▶

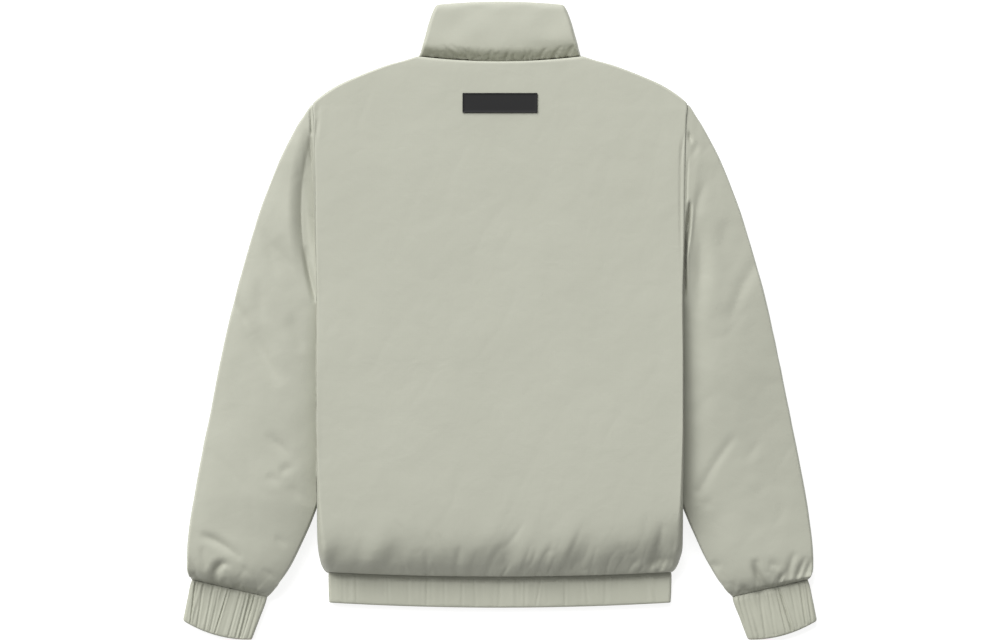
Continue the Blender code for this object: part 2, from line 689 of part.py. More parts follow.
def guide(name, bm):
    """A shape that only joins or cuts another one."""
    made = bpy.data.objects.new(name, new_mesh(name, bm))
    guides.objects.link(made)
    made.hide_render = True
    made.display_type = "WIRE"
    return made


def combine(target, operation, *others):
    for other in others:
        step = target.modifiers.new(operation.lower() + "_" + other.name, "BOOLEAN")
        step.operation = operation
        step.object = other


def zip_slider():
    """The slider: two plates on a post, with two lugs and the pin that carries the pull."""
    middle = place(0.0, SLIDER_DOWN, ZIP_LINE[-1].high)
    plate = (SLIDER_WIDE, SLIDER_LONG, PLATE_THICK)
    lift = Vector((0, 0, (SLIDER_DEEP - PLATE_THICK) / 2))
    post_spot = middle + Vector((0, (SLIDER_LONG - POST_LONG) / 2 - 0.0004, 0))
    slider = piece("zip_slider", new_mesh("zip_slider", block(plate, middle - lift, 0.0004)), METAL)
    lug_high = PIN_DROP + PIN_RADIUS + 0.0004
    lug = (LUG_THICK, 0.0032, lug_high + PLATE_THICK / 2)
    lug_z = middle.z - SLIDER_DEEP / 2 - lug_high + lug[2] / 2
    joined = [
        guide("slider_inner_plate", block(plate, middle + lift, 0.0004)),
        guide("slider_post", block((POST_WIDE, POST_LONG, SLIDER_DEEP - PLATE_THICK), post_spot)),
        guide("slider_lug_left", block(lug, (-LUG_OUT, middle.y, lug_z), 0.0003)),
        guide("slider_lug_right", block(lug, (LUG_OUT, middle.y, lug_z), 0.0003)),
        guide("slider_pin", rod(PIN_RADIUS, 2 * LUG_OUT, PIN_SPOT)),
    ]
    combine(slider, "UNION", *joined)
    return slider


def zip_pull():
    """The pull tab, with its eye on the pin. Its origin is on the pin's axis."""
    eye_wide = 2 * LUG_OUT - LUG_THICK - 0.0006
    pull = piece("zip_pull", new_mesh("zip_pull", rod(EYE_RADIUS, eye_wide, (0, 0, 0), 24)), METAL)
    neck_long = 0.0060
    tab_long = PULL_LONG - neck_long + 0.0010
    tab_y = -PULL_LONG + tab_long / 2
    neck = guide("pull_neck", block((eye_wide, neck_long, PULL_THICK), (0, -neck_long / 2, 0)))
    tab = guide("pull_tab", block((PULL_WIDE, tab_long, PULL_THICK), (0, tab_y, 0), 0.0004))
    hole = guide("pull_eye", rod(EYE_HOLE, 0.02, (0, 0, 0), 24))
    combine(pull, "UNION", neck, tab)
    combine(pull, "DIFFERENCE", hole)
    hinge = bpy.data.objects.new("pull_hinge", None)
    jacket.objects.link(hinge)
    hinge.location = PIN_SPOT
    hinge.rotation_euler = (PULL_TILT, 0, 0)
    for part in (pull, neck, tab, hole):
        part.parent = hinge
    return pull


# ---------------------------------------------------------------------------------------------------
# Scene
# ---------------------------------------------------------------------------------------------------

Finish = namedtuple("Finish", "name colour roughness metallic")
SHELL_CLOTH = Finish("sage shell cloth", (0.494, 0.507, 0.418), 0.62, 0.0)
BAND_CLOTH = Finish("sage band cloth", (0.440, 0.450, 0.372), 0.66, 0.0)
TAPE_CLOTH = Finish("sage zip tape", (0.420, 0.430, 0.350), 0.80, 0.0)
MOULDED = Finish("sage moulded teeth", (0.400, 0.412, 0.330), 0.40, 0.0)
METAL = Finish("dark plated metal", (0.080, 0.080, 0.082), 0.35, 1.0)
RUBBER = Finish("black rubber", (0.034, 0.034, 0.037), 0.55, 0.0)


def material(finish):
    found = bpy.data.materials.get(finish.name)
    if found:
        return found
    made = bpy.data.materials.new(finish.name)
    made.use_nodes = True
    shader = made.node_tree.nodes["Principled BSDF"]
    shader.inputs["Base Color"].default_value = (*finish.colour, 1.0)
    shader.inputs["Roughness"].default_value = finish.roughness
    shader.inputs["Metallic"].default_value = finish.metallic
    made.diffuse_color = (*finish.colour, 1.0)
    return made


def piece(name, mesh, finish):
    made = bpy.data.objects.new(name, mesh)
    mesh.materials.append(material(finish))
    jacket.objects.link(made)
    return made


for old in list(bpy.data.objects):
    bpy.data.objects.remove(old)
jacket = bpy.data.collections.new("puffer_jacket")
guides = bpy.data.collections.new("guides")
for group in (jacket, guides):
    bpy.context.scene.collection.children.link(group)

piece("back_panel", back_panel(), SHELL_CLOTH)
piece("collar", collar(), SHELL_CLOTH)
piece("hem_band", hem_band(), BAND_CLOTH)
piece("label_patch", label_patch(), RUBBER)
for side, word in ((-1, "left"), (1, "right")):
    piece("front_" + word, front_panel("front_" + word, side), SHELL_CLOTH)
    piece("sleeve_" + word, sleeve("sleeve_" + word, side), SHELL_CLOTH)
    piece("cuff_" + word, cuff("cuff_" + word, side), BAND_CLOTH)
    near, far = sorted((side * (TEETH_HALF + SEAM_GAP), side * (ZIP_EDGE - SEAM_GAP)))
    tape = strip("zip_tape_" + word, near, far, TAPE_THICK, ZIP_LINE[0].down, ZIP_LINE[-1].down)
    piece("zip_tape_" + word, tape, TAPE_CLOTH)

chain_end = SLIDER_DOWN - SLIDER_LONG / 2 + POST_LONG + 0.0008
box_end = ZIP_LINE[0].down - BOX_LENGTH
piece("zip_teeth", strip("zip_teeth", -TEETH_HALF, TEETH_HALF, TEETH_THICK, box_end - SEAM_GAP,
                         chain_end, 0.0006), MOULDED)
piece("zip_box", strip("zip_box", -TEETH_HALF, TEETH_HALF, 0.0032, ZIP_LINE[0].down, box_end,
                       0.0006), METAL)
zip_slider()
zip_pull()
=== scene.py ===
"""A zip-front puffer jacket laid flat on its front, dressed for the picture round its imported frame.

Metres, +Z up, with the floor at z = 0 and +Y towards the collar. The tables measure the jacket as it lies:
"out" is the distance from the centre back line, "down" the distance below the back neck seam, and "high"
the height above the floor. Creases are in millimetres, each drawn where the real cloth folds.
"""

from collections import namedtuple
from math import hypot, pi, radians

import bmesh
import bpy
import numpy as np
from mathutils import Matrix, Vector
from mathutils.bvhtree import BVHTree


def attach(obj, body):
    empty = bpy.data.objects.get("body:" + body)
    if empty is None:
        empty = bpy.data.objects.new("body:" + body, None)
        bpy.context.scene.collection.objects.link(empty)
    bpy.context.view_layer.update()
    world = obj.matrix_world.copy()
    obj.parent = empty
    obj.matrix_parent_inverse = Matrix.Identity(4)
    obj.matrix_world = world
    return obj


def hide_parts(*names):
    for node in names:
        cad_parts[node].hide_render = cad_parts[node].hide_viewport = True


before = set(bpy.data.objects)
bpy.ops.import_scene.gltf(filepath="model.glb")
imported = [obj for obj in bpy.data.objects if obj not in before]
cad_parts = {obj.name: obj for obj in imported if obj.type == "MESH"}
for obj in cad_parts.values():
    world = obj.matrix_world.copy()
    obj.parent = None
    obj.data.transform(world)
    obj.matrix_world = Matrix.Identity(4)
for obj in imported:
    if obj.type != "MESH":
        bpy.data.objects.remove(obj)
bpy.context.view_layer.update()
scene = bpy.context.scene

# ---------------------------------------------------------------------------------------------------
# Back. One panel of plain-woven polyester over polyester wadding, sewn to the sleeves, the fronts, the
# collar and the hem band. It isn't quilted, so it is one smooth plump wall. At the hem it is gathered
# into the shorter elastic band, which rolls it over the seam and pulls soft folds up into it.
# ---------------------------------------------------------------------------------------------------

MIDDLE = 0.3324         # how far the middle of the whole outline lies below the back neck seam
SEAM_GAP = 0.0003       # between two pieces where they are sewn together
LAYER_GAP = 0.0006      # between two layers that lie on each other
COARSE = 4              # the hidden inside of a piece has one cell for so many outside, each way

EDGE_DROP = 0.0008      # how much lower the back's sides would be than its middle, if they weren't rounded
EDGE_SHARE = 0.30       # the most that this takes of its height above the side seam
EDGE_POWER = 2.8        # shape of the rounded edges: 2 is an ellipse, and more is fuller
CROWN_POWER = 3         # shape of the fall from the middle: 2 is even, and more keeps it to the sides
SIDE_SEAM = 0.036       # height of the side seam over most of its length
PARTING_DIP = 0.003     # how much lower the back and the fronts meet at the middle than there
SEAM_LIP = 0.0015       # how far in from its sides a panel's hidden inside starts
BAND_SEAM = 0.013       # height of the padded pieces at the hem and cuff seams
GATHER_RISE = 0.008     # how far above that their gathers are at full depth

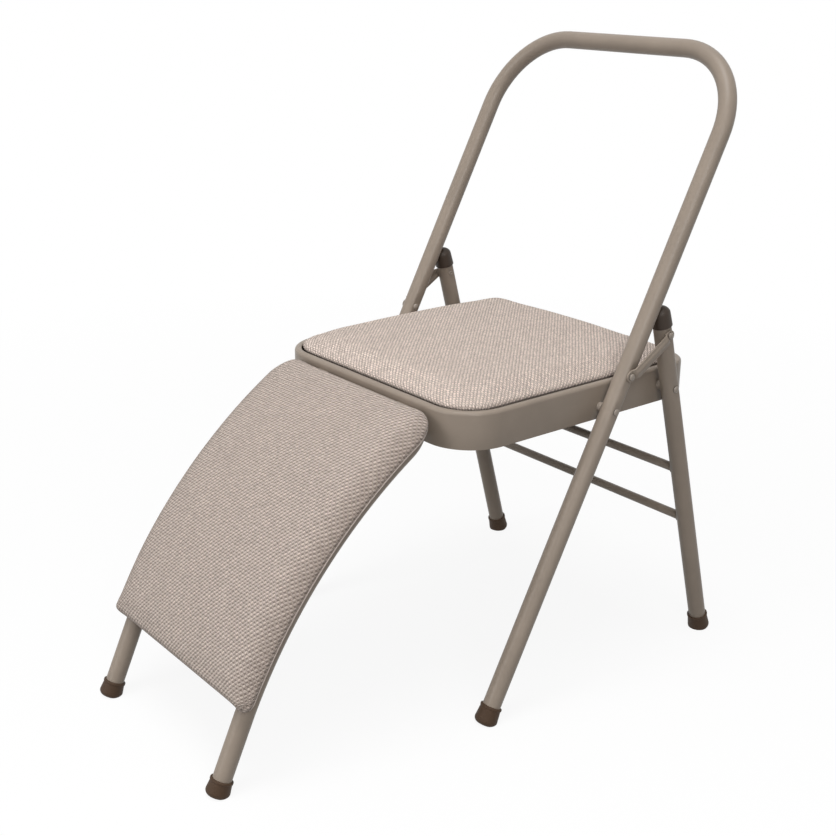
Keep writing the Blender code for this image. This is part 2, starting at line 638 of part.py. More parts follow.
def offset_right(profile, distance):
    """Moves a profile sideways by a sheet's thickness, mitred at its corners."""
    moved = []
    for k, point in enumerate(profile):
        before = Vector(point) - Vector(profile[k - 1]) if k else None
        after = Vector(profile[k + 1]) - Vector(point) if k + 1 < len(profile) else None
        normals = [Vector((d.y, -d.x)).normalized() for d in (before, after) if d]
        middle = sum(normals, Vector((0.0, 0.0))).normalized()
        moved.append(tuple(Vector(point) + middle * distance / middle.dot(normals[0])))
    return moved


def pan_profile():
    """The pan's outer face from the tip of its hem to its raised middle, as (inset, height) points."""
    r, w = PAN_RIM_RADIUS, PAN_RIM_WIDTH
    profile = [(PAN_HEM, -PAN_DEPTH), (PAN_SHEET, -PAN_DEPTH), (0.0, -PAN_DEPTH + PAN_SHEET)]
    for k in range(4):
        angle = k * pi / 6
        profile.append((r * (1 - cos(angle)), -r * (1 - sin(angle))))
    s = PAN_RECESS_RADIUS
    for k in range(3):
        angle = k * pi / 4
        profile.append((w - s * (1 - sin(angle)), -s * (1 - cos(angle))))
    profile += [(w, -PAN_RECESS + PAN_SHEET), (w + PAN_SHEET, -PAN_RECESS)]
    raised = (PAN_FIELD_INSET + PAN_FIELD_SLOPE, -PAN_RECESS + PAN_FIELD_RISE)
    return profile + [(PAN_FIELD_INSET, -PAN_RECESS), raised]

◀

■ STATED PROBLEM
Using the data above, repeat exactly the lines that begin at the line with "chain_end = SLIDER_DOWN" and end at the line with "obj.data.transform(world)", both ends included.

■ OUTPUT FOR THIS TASK
chain_end = SLIDER_DOWN - SLIDER_LONG / 2 + POST_LONG + 0.0008
box_end = ZIP_LINE[0].down - BOX_LENGTH
piece("zip_teeth", strip("zip_teeth", -TEETH_HALF, TEETH_HALF, TEETH_THICK, box_end - SEAM_GAP,
                         chain_end, 0.0006), MOULDED)
piece("zip_box", strip("zip_box", -TEETH_HALF, TEETH_HALF, 0.0032, ZIP_LINE[0].down, box_end,
                       0.0006), METAL)
zip_slider()
zip_pull()
=== scene.py ===
"""A zip-front puffer jacket laid flat on its front, dressed for the picture round its imported frame.

Metres, +Z up, with the floor at z = 0 and +Y towards the collar. The tables measure the jacket as it lies:
"out" is the distance from the centre back line, "down" the distance below the back neck seam, and "high"
the height above the floor. Creases are in millimetres, each drawn where the real cloth folds.
"""

from collections import namedtuple
from math import hypot, pi, radians

import bmesh
import bpy
import numpy as np
from mathutils import Matrix, Vector
from mathutils.bvhtree import BVHTree


def attach(obj, body):
    empty = bpy.data.objects.get("body:" + body)
    if empty is None:
        empty = bpy.data.objects.new("body:" + body, None)
        bpy.context.scene.collection.objects.link(empty)
    bpy.context.view_layer.update()
    world = obj.matrix_world.copy()
    obj.parent = empty
    obj.matrix_parent_inverse = Matrix.Identity(4)
    obj.matrix_world = world
    return obj


def hide_parts(*names):
    for node in names:
        cad_parts[node].hide_render = cad_parts[node].hide_viewport = True


before = set(bpy.data.objects)
bpy.ops.import_scene.gltf(filepath="model.glb")
imported = [obj for obj in bpy.data.objects if obj not in before]
cad_parts = {obj.name: obj for obj in imported if obj.type == "MESH"}
for obj in cad_parts.values():
    world = obj.matrix_world.copy()
    obj.parent = None
    obj.data.transform(world)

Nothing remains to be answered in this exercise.